A basic overview of the problem, examining the motivation for building classifiers at all and some different approaches to sampling. The award for Best Name Ever goes to Dr. Foster Provost.

Friday, March 23, 2007

reading feeds over the web

It seems like all the cool kids are using Google Reader these days, and I must admit, I'm impressed. The interface is so clean, and a web-based feed reader where you can aggregate all of your habitual reading seems like the right thing. And the ability to share items from your feed with your friends without making link-only blog posts (or forwarding emails around) is pretty compelling. On the other hand, the point of so much of the web thus far has been linking to other parts of the web: it has a mysterious self-referential nature... does this sort of sharing diminish that aspect? Does a meta-feed like this put you, as the independent media maven that you are, on a different level than the well-established weblogs? When you stop putting links in your blog and publish a Google Reader feed, are you more like BoingBoing or metafilter, or less?
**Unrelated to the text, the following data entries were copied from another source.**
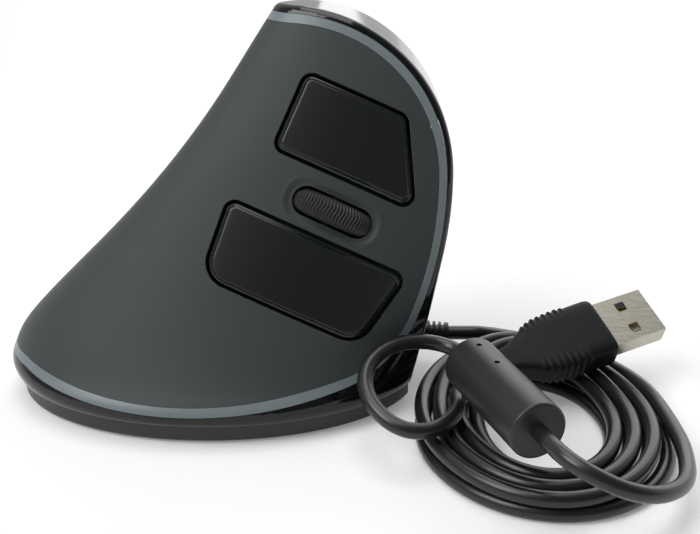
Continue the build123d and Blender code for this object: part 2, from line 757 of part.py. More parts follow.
def hinge_block(button):
    """Two ears on a foot that stands on the finger board."""
    low, high = hinge_ends(button)
    half = BARREL_DIAMETER / 2
    back = button.hinge - half
    front = button.hinge + half
    foot_top = -HINGE_DEPTH - BARREL_DIAMETER / 2 - HINGE_SIDE_GAP
    block = box_between(FINGER, back, front, low, high, -BOARD_DEPTH, foot_top)
    for start, end in ((low, low + HINGE_EAR), (high - HINGE_EAR, high)):
        block = block + box_between(FINGER, back, front, start, end, foot_top, -HINGE_DEPTH)
        block = block + rod_across(FINGER, button.hinge, -HINGE_DEPTH, start, end, half)
    hole = HINGE_PIN_DIAMETER / 2
    return block - rod_across(FINGER, button.hinge, -HINGE_DEPTH, low, high, hole)


def switch_body(button):
    u, v = button.switch
    half = SWITCH_WIDTH / 2
    top = -BOARD_DEPTH + SWITCH_HEIGHT
    case = box_between(
        FINGER, u - SWITCH_LENGTH / 2, u + SWITCH_LENGTH / 2, v - half, v + half, -BOARD_DEPTH, top
    )
    groove = box_between(
        FINGER, u - SWITCH_LENGTH, u + SWITCH_LENGTH, v - half, v - half + SCREW_RECESS,
        top - SWITCH_HEIGHT / 2 - SCREW_RECESS, top - SWITCH_HEIGHT / 2,
    )
    return case - groove - plunger_solid(button, PLUNGER_CLEARANCE, PLUNGER_DEPTH)


def plunger_solid(button, grow, depth):
    u, v = button.switch
    length = PLUNGER_LENGTH / 2 + grow
    width = PLUNGER_WIDTH / 2 + grow
    low = -BOARD_DEPTH + SWITCH_HEIGHT - depth
    return box_between(FINGER, u - length, u + length, v - width, v + width, low, PLUNGER_TOP)


def switch_plunger(button):
    return plunger_solid(button, 0, PLUNGER_DEPTH / 2)


# Finger board

def finger_board():
    outline = Pos(
        (FINGER_BOARD_FRONT - FINGER_BOARD_BACK) / 2, (FINGER_BOARD_TOP - FINGER_BOARD_LOW) / 2
    ) * Rectangle(FINGER_BOARD_FRONT + FINGER_BOARD_BACK, FINGER_BOARD_TOP + FINGER_BOARD_LOW)
    board = slab(FINGER, outline, -BOARD_DEPTH - BOARD_THICKNESS, -BOARD_DEPTH) & ROOM
    board = board - wheel_window(-BOARD_DEPTH - BOARD_THICKNESS, -BOARD_DEPTH)
    for spot in BOARD_BOSS_SPOTS:
        board = board - board_screw_hole(FINGER, spot, -BOARD_DEPTH)
    return board


def wheel_window(low, high):
    half = WHEEL_WINDOW_WIDTH / 2
    return box_between(
        FINGER, -WHEEL_WINDOW_BACK, WHEEL_WINDOW_FRONT, -half, half,
        low - OVERRUN / 10, high + OVERRUN / 10,
    )


# Wheel

WHEEL_DEPTH = WHEEL_RADIUS - WHEEL_PROUD


def wheel_place(solid):
    return FINGER * (Pos(0, 0, -WHEEL_DEPTH) * Rot(90, 0, 0) * solid)


def wheel_tyre():
    tyre = Cylinder(WHEEL_RADIUS, TYRE_WIDTH)
    tyre = fillet(tyre.edges(), TYRE_EDGE)
    tyre = tyre - Cylinder(WHEEL_RADIUS - TYRE_THICKNESS, 2 * TYRE_WIDTH)
    groove = Box(2 * RIB_DEPTH, RIB_WIDTH, TYRE_WIDTH)
    for index in range(TYRE_RIBS):
        tyre = tyre - Rot(0, 0, index * 360 / TYRE_RIBS) * Pos(WHEEL_RADIUS, 0) * groove
    return wheel_place(tyre)


def wheel_hub():
    rim = WHEEL_RADIUS - TYRE_THICKNESS
    hub = Cylinder(rim, HUB_WEB) + Cylinder(HUB_RADIUS, 2 * CARRIAGE_INSIDE - 4 * RUNNING_CLEARANCE)
    edge = Cylinder(rim, TYRE_WIDTH) - Cylinder(rim - HUB_WEB / 2, 2 * TYRE_WIDTH)
    hub = hub + edge
    slot = Box(HUB_SLOT_OUTER - HUB_SLOT_INNER, HUB_SLOT_WIDTH, 2 * HUB_WEB)
    middle = (HUB_SLOT_OUTER + HUB_SLOT_INNER) / 2
    for index in range(HUB_SLOTS):
        hub = hub - Rot(0, 0, index * 360 / HUB_SLOTS) * Pos(middle, 0) * slot
    hub = hub - Cylinder(AXLE_DIAMETER / 2 + RUNNING_CLEARANCE, 2 * TYRE_WIDTH)
    return wheel_place(hub)


def wheel_axle():
    return wheel_place(Cylinder(AXLE_DIAMETER / 2, AXLE_LENGTH))


CARRIAGE_LOW = -BOARD_DEPTH + CARRIAGE_LIFT
CARRIAGE_TOP = CARRIAGE_LOW + CARRIAGE_HEIGHT
CARRIAGE_OUTSIDE = CARRIAGE_INSIDE + CARRIAGE_ARM
WHEEL_PLUNGER_TOP = -BOARD_DEPTH + TACT_HEIGHT + WHEEL_PLUNGER_RISE
PIVOT_Z = CARRIAGE_LOW + CARRIAGE_HEIGHT / 2


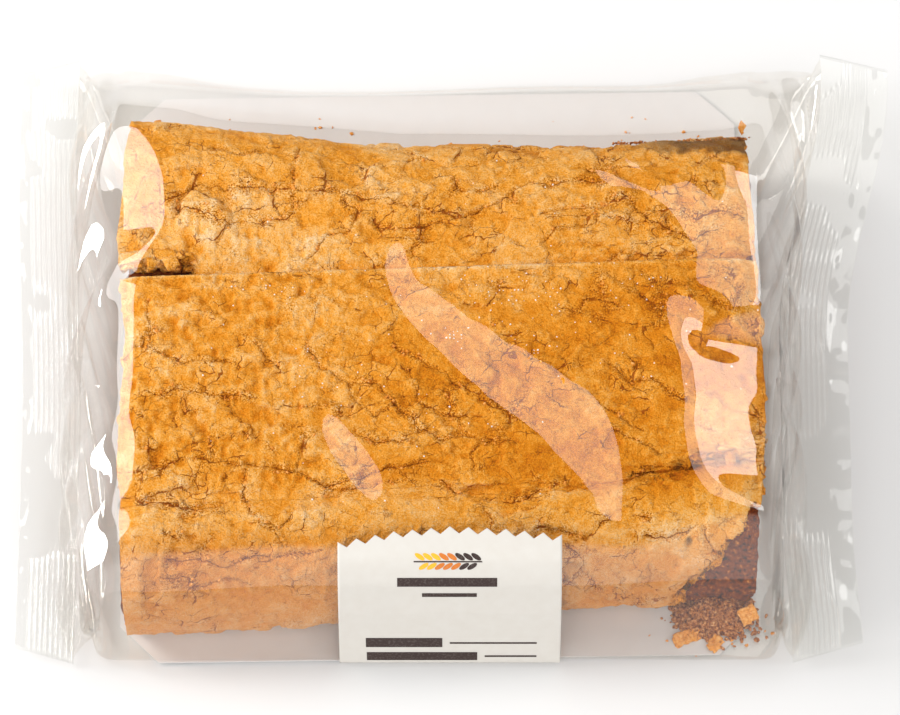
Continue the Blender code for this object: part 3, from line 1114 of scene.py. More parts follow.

It is the future. We've got dynabooks and memexes, and we use them to distribute pictures of cats doing cute things.

O my vast readership, I address to you this question: how do you read news online? Do you have some separate feed reader program? Do you use your browser's RSS features? Google Reader? Your LiveJournal friends page? Something else?

And moreover: for the LiveJournal denziens, does anyone know of a good method for reading "friends-only" posts through Google Reader? There are a few posts out in the world on this topic, but nobody seems to have a decisive answer yet... perhaps we can answer the question definitively.